Mas se doce é a tarefa, nem por isso deixa de ser difícil. Entre seis mulheres de beleza equivalente, você, juiz, fica num drama de consciência terrível. Tem vontade de escrever o nome delas em papelinhos e de fazer o sorteio. Saiu a Riachuelo no lugar da Flamengo? Ou a Madureira no lugar da Fluminense? Quem manda não haver uma esmagadoramente bela para ganhar à primeira vista e deixar sem sentimento de culpa o juri e sem pretexto de vaias a torcida?
Acresce que a beleza, para a maioria do povo, não obedece a cânones: é uma opinião, ou melhor dizendo, uma sensação. Se tiver quadris bem roliços, se estiver mais para a tanajura do que para a Miss Universo, ganhará aplausos frenéticos ao longo de toda a passarela. O público não quer Donas Estátuas; quer Donas Boas.
É isso mesmo, meus amigos: eu sou uma esteta, vi de perto a Vênus de Milo, estou em excelentes relações com Fídias e outros "cobras" da estatuária, sei de cor as medidas julgadas ideais para um corpo feminino, tomei banho de sol com as mais certinhas de Saint-Tropez e de Portofino, mas o homem da arquibancada do Maracanãzinho não tem nada com isso. Se eu aprovo a cara, ele aprova a coroa. Jogamos com a mesma moeda de forma inconciliável: numa face a minha Vênus, a outra face a sua alucinante tanajura.
- É bonita, não resta dúvida, mas repare como é defeituosa de quadris.
- Defeituosa? O senhor acha defeito aquela generosidade de Deus? Então viva o defeito e, fique com aquelas achatadas, aquelas tábuas de passar a ferro?
- Um momento: o senhor conhece os cânones da beleza grega?
- E o senhor conhece os cânones da beleza mulata?
Havia uma mulata do Renascença Clube na passarela do Maracanãzinho. Uma cara bonita, com um sorriso desses que dão vontade de pegar a mulher no colo e sair com ela sorrindo entre filas de angustiados e vencidos. Um sorriso para cartazes de campanhas contra depressão, pró planos trienais, ou muito mais. Contagioso, sedativo, euferizante. Eu votei nela para uma das oito finalistas. Pelo seu sorriso, pela sua maneira de olhar deixando mel na menina dos olhos da gente, pela sua humanidade em não se sentir diferente das outras vinte e três por ter a pele mais escura.
Não poderia vencer o primeiro lugar porque havia outras de corpo mais bem feito e de rosto igualmente bonito, e certamente mais harmonioso. Era um pouco baixa e pecava também por aquele excesso característico da acima referida espécie de formigas.

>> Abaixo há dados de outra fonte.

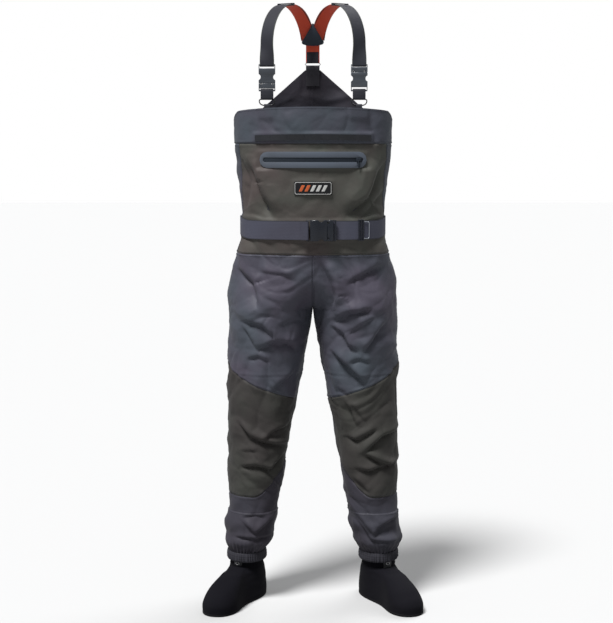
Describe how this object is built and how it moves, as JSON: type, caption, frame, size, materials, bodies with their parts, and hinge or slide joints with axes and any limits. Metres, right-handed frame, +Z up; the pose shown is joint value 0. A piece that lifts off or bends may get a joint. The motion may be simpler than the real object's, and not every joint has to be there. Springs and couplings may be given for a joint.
{
  "type": "chest waders",
  "caption": "Chest waders with sewn fabric panels, neoprene stocking feet, a zipped chest pocket, a wading belt and buckled shoulder braces.",
  "frame": {"origin": "on the ground plane, centred between the feet", "axes": "+Z up from the soles to the braces, the front faces -Y, the wearer's left is +X"},
  "size_m": [0.6036, 0.3401, 1.6498],
  "materials": {
    "charcoal_fabric": "matt woven polyester",
    "dark_charcoal_fabric": "matt woven polyester",
    "olive_fabric": "matt woven polyester",
    "olive_knee_fabric": "matt reinforced weave",
    "hem_elastic": "gathered elastic",
    "neoprene": "matt neoprene with a knit face",
    "neoprene_sole": "matt neoprene",
    "pocket_lining": "thin lining",
    "hook_steel": "plated wire",
    "zip_welt": "satin welded film",
    "zip_coil": "coated zip",
    "black_web": "woven webbing",
    "badge_rubber": "moulded soft badge",
    "belt_web": "woven webbing",
    "black_plastic": "satin moulded acetal",
    "grey_plastic": "satin moulded acetal",
    "black_ring": "satin moulded acetal",
    "brace_web": "woven webbing",
    "orange_web": "woven webbing",
    "back_patch": "laminated patch"
  },
  "bodies": {
    "garment": {"front_yoke": "charcoal_fabric", "front_bib": "olive_fabric", "back_panel": "charcoal_fabric", "high_back": "dark_charcoal_fabric", "chest_zip_welt": "zip_welt", "chest_zip_coil": "zip_coil", "chest_pocket_bag": "pocket_lining", "gear_loop_strip": "black_web", "chest_badge": "badge_rubber", "belt_web": "belt_web", "belt_buckle_socket": "black_plastic", "back_patch_inner": "back_patch", "back_patch_outer": "back_patch", "back_stem_web": "brace_web", "back_flat_ring": "black_ring", "high_back_tab": "brace_web", "thigh_front_left": "charcoal_fabric", "back_leg_left": "charcoal_fabric", "knee_panel_left": "olive_knee_fabric", "shin_panel_left": "dark_charcoal_fabric", "gravel_guard_left": "dark_charcoal_fabric", "hem_elastic_left": "hem_elastic", "bootie_upper_left": "neoprene", "bootie_sole_left": "neoprene_sole", "lace_hook_left": "hook_steel", "brace_anchor_left": "brace_web", "d_ring_left": "black_ring", "ring_loop_left": "brace_web", "brace_buckle_socket_left": "grey_plastic", "brace_buckle_plug_left": "grey_plastic", "front_strap_left": "brace_web", "back_strap_left": "orange_web", "thigh_front_right": "charcoal_fabric", "back_leg_right": "charcoal_fabric", "knee_panel_right": "olive_knee_fabric", "shin_panel_right": "dark_charcoal_fabric", "gravel_guard_right": "dark_charcoal_fabric", "hem_elastic_right": "hem_elastic", "bootie_upper_right": "neoprene", "bootie_sole_right": "neoprene_sole", "lace_hook_right": "hook_steel", "brace_anchor_right": "brace_web", "d_ring_right": "black_ring", "ring_loop_right": "brace_web", "brace_buckle_socket_right": "grey_plastic", "brace_buckle_plug_right": "grey_plastic", "front_strap_right": "brace_web", "back_strap_right": "orange_web"},
    "zip_slider": {"chest_zip_slider": "zip_coil"},
    "zip_pull": {"chest_zip_pull": "zip_coil"},
    "belt_plug": {"belt_buckle_plug": "black_plastic"},
    "belt_arm_lower": {"belt_buckle_arm_lower": "black_plastic"},
    "belt_arm_upper": {"belt_buckle_arm_upper": "black_plastic"},
    "belt_keeper_slide_body": {"belt_keeper": "black_plastic"},
    "adjuster_left": {"shoulder_adjuster_left": "black_plastic"},
    "brace_arm_a_left": {"brace_buckle_arm_a_left": "grey_plastic"},
    "brace_arm_b_left": {"brace_buckle_arm_b_left": "grey_plastic"},
    "adjuster_right": {"shoulder_adjuster_right": "black_plastic"},
    "brace_arm_a_right": {"brace_buckle_arm_a_right": "grey_plastic"},
    "brace_arm_b_right": {"brace_buckle_arm_b_right": "grey_plastic"}
  },
  "joints": [
    {"name": "chest_zip_slide", "type": "hinge", "parent": "garment", "child": "zip_slider", "pos_m": [0, 0.2685, 1.229], "axis": [0, 0, 1], "range_deg": [-37.9, 0]},
    {"name": "chest_zip_pull_swing", "type": "hinge", "parent": "zip_slider", "child": "zip_pull", "pos_m": [0.12265, -0.08831, 1.229], "axis": [-0.9457, -0.3251, 0], "range_deg": [0, 170]},
    {"name": "belt_buckle_part", "type": "hinge", "parent": "garment", "child": "belt_plug", "pos_m": [0, 0.2685, 1.042], "axis": [0, 0, 1], "range_deg": [0, 4.5]},
    {"name": "belt_arm_lower_squeeze", "type": "hinge", "parent": "belt_plug", "child": "belt_arm_lower", "pos_m": [0.04053, -0.10821, 1.0212], "axis": [-0.0567, 0.9984, 0], "range_deg": [0, 6], "stiffness_Nm_per_rad": 0.3},
    {"name": "belt_arm_upper_squeeze", "type": "hinge", "parent": "belt_plug", "child": "belt_arm_upper", "pos_m": [0.04053, -0.10821, 1.0628], "axis": [0.0567, -0.9984, 0], "range_deg": [0, 6], "stiffness_Nm_per_rad": 0.3},
    {"name": "belt_keeper_travel", "type": "hinge", "parent": "garment", "child": "belt_keeper_slide_body", "pos_m": [0, 0.2685, 1.042], "axis": [0, 0, 1], "range_deg": [-3.8, 0]},
    {"name": "shoulder_adjust_left", "type": "hinge", "parent": "garment", "child": "adjuster_left", "pos_m": [0.06725, 0.03128, 1.53287], "axis": [0.8726, 0.4884, 0], "range_deg": [-5, 40]},
    {"name": "brace_arm_a_squeeze_left", "type": "hinge", "parent": "garment", "child": "brace_arm_a_left", "pos_m": [0.1373, -0.06743, 1.4628], "axis": [0, 1, 0], "range_deg": [0, 6], "stiffness_Nm_per_rad": 0.3},
    {"name": "brace_arm_b_squeeze_left", "type": "hinge", "parent": "garment", "child": "brace_arm_b_left", "pos_m": [0.1077, -0.06743, 1.4628], "axis": [0, -1, 0], "range_deg": [0, 6], "stiffness_Nm_per_rad": 0.3},
    {"name": "shoulder_adjust_right", "type": "hinge", "parent": "garment", "child": "adjuster_right", "pos_m": [-0.06725, 0.03128, 1.53287], "axis": [0.8726, -0.4884, 0], "range_deg": [-5, 40]},
    {"name": "brace_arm_a_squeeze_right", "type": "hinge", "parent": "garment", "child": "brace_arm_a_right", "pos_m": [-0.1373, -0.06743, 1.4282], "axis": [0, 1, 0], "range_deg": [0, 6], "stiffness_Nm_per_rad": 0.3},
    {"name": "brace_arm_b_squeeze_right", "type": "hinge", "parent": "garment", "child": "brace_arm_b_right", "pos_m": [-0.1077, -0.06743, 1.4282], "axis": [0, -1, 0], "range_deg": [0, 6], "stiffness_Nm_per_rad": 0.3}
  ],
  "couplings": [
    {"joint": "belt_arm_upper_squeeze", "follows": "belt_arm_lower_squeeze", "ratio": 1},
    {"joint": "brace_arm_b_squeeze_left", "follows": "brace_arm_a_squeeze_left", "ratio": 1},
    {"joint": "brace_arm_b_squeeze_right", "follows": "brace_arm_a_squeeze_right", "ratio": 1}
  ]
}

Que pensava o povo a respeito?
Ora, o povo! O povo achou, como sempre, que um caso desses, antes tanajura do que tábua de passar a ferro, e esquecendo seus clubes e suas candidatas passou a pedir em coro o primeiro lugar para ela:
- Queremos a mulata! Queremos a mulata! Queremos a mulata!
Tem havido vários "queremos" na história deste país, inclusive o queremos Vargas, mas queremos assim, inflamado e imperativo, du-vi-do. Era o grito do instinto, do sangue, e, em o percebendo, a mulata cada vez apurava mais o dengo e o ritmo do molejo, aumentando atrás de si as palmas que conquistara à sua frente, gloriosa na cara e ultraglamurosa na coroa.

Vera Lúcia Ferreira Maia, filha da cantora Nora Ney, vencedora do Miss Guanabara 1963.

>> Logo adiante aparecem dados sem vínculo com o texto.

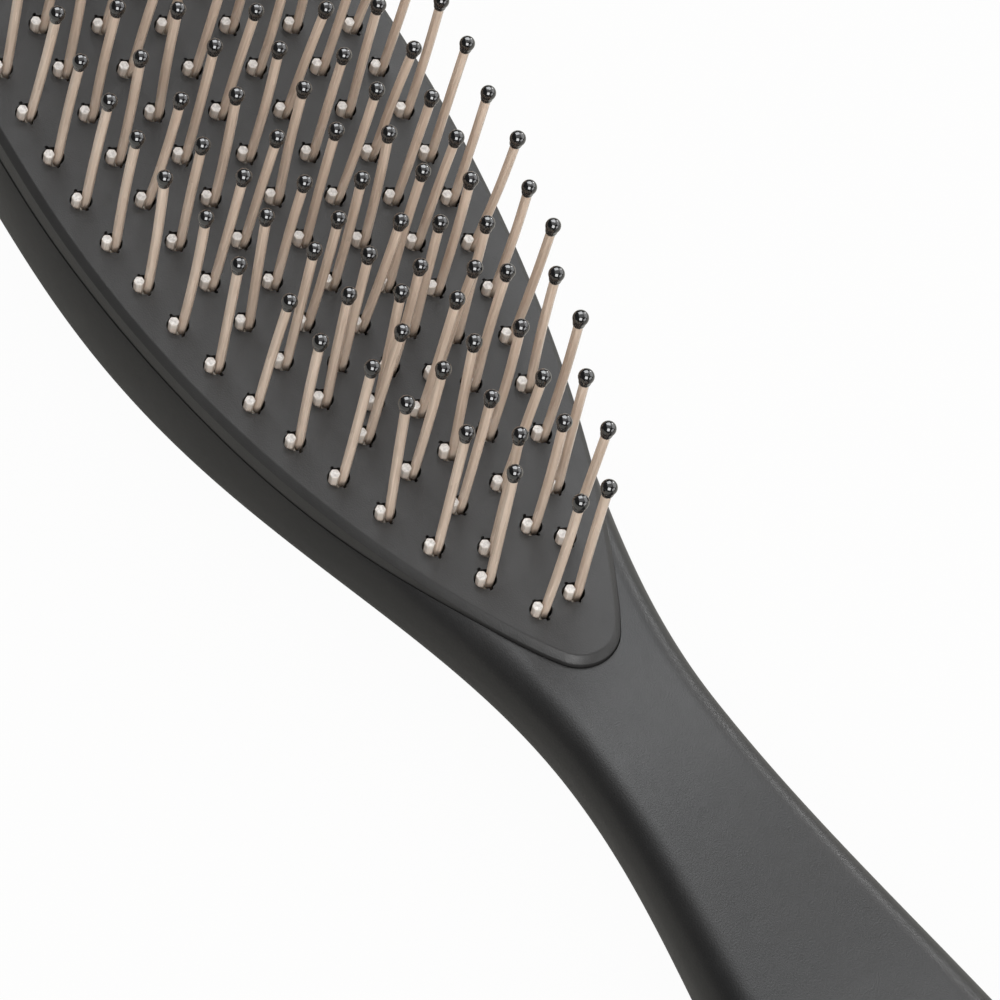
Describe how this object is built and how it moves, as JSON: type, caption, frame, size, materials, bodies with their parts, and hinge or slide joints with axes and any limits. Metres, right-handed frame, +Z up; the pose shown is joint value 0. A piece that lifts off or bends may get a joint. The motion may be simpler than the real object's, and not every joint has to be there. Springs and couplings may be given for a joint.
{
  "type": "detangling brush",
  "caption": "Detangling hair brush: bowed oval head with a raised pin plate, folded filament pins with ball tips beside cut stubs, and a slim waisted neck running into a rounded grip.",
  "frame": {"origin": "centre of the footprint, on the surface the brush's back rests on", "axes": "+X along the brush from the head to the grip, +Y across the brush, +Z up out of the pin side"},
  "size_m": [0.2414, 0.0574, 0.0538],
  "materials": {
    "shell": "satin",
    "plate": "fine matte",
    "filament": "satin, slightly translucent",
    "tip": "gloss",
    "wire": "drawn"
  },
  "bodies": {
    "root": {"front_shell": "shell", "back_shell": "shell", "pin_plate": "plate", "pins_line_1": "filament", "pins_line_2": "filament", "pins_line_3": "filament", "pins_line_4": "filament", "pins_line_5": "filament", "pins_line_6": "filament", "pins_line_7": "filament", "tips_line_1": "tip", "tips_line_2": "tip", "tips_line_3": "tip", "tips_line_4": "tip", "tips_line_5": "tip", "tips_line_6": "tip", "tips_line_7": "tip", "anchors_line_1": "wire", "anchors_line_2": "wire", "anchors_line_3": "wire", "anchors_line_4": "wire", "anchors_line_5": "wire", "anchors_line_6": "wire", "anchors_line_7": "wire"}
  },
  "joints": []
}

Ah, meu caro Lincoln Gordon! Que pena não estar ao meu lado, na mesa julgadora, um daqueles racistas ferozes dos Estados do sul do seu país, para ver a escurinha vencendo vinte e três brancas diante do juri extra oficial de uns quinze mil homens, quase todos brancos! De toda aquela noite eu não guardo tanto a silhueta esportiva da filha da Nora Ney, a vencedora, como guardo o sorriso da mulatinha, símbolo do nosso anti-racismo da nossa cristandade igualitária. E em verdade vos digo que, nesta terra de gente igual pela alma, e não pela pele, a humanidade verá um dia ser proclamada mais bela do mundo uma negra cor de ébano ou uma mulata cor de canela. A musa de um Ataulfo, a musa de um Jamelão, pela vontade de Deus.


Henrique Pongetti - Revista Manchete, 06/07/1963

Em tempo: Henrique Pongetti faleceu em 1979, mas antes, em 1977, viu ser eleita a primeira Miss Universo negra, Janelle Comissiong, de Trinidad & Tobago.